■ TASK
Begin at the first line and end at the line containing "door faces -Y.". Extract exactly those lines.
BEGIN
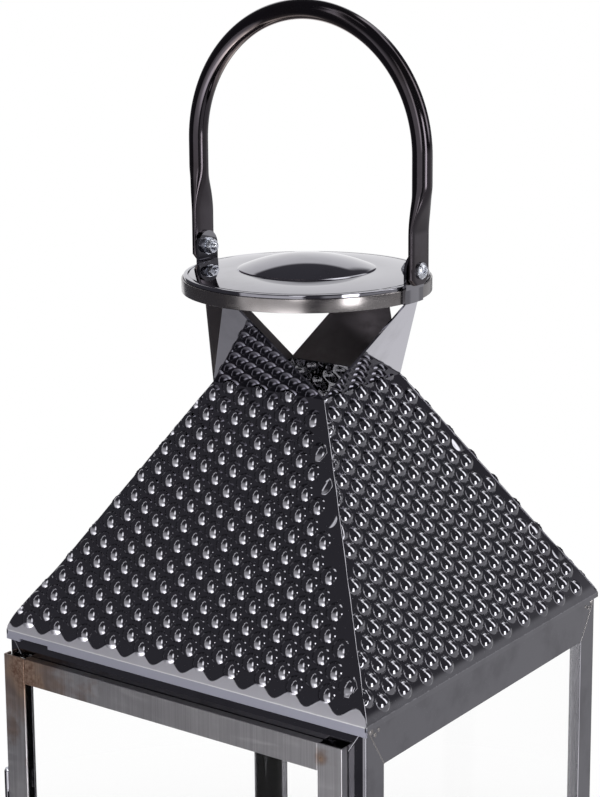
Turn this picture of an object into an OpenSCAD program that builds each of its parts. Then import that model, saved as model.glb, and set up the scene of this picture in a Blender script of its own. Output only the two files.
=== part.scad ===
// Square garden lantern: angle-post frame with glass, embossed hip roof, open neck, round cap and bail handle.
// The origin is the centre of the base on the floor. The door faces -Y.

/* [Body] */
// Width and depth of the frame over the outer faces of the posts
body_w = 218; // [180:1:260]
// Height from the floor to the eave
body_h = 285; // [260:1:400]
// Width of each leg of the angle posts
post_w = 15; // [12:0.5:20]
// Height of the rails round the top and the bottom of the frame
rail_h = 23; // [18:0.5:34]
// Thickness of the folded sheet
sheet_t = 1; // [0.8:0.1:1.3]
// Outer radius of the fold along each post
fold_r = 2; // [1.5:0.1:4]

/* [Roof] */
// Height of the roof from the eave to its open top
roof_rise = 124; // [90:1:160]
// Width of the open square at the roof's top
roof_top_w = 68; // [56:1:80]
// Depth of the folded lip over the door
front_lip = 5; // [3:0.5:8]
// Depth of the folded lip on the other three sides
side_lip = 2.5; // [1.5:0.5:6]
// Distance between neighbouring bosses of the embossed sheet
boss_pitch = 10.5; // [10:0.5:16]
// Radius of each round boss where it leaves the sheet
boss_r = 4.7; // [3:0.1:4.8]
// Height of each boss above the sheet
boss_h = 2.6; // [1:0.1:3.5]
// Plain margin that the bosses leave along the eave and the top
boss_margin = 2.4; // [1:0.1:6]
// Plain margin that the bosses leave along the hips
boss_hip_margin = 0.4; // [0.2:0.1:6]
// Sideways shift of the pattern on the door side
front_boss_shift = 3.3; // [-5:0.1:5]
// Sideways shift of the pattern on the other sides
side_boss_shift = -0.9; // [-5:0.1:5]
// Distance from the eave to the pattern's first row on the door side
front_boss_start = 4.6; // [0:0.1:12]
// Distance from the eave to the pattern's first row on the other sides
side_boss_start = 7.3; // [0:0.1:12]

/* [Neck and cap] */
// Height of the neck between the roof and the cap's band
neck_h = 46; // [34:1:70]
// Width of a neck plate where it meets the band
neck_tip_w = 9.6; // [6:0.2:14]
// Outer diameter of the cap's band
cap_d = 126; // [110:1:140]
// Height of the cap's band
band_h = 6.8; // [5:0.2:10]
// Height of the disc's turned edge above the band
disc_edge_h = 1.8; // [0.6:0.1:3]
// Rise of the disc from its edge to the dome
disc_rise = 2.2; // [0.5:0.1:5]
// Diameter of the dome pressed into the disc
dome_d = 69; // [40:1:84]
// Height of the dome above its own edge
dome_h = 7; // [3:0.5:12]

/* [Handle] */
// Diameter of the round handle tube
tube_d = 10; // [8:0.5:12]
// Height of the handle above its pivots
handle_h = 128.5; // [118:0.5:170]
// Height of the pivots above the cap's band
pivot_rise = 9.2; // [8.5:0.1:14]
// Width of the two bracket straps
strap_w = 16; // [12:0.5:17]
// Thickness of the bracket straps
strap_t = 1.5; // [1:0.1:2.5]
// Thickness of the handle's flattened ends
tab_t = 3; // [2:0.1:4]
// Length of the flattened end below the pivot
tab_below = 7; // [5:0.5:8]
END
■ WRITTEN SOLUTION
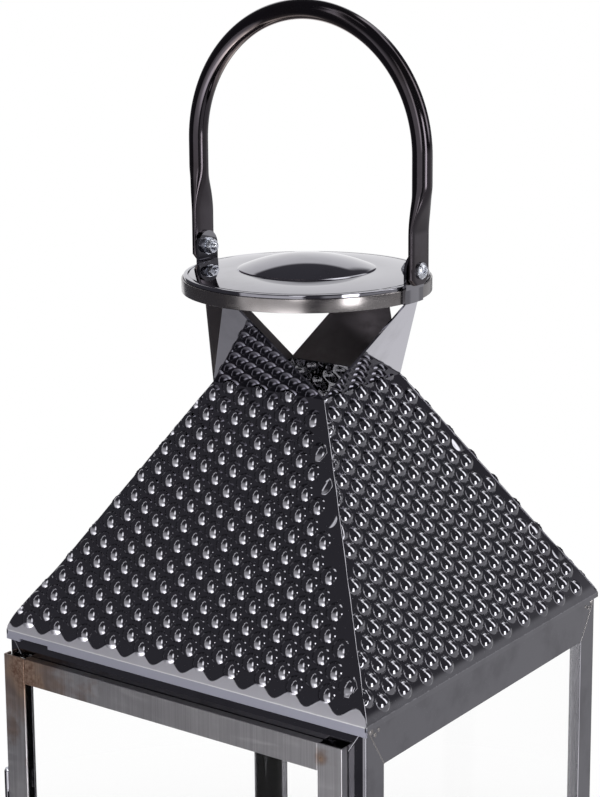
Turn this picture of an object into an OpenSCAD program that builds each of its parts. Then import that model, saved as model.glb, and set up the scene of this picture in a Blender script of its own. Output only the two files.
=== part.scad ===
// Square garden lantern: angle-post frame with glass, embossed hip roof, open neck, round cap and bail handle.
// The origin is the centre of the base on the floor. The door faces -Y.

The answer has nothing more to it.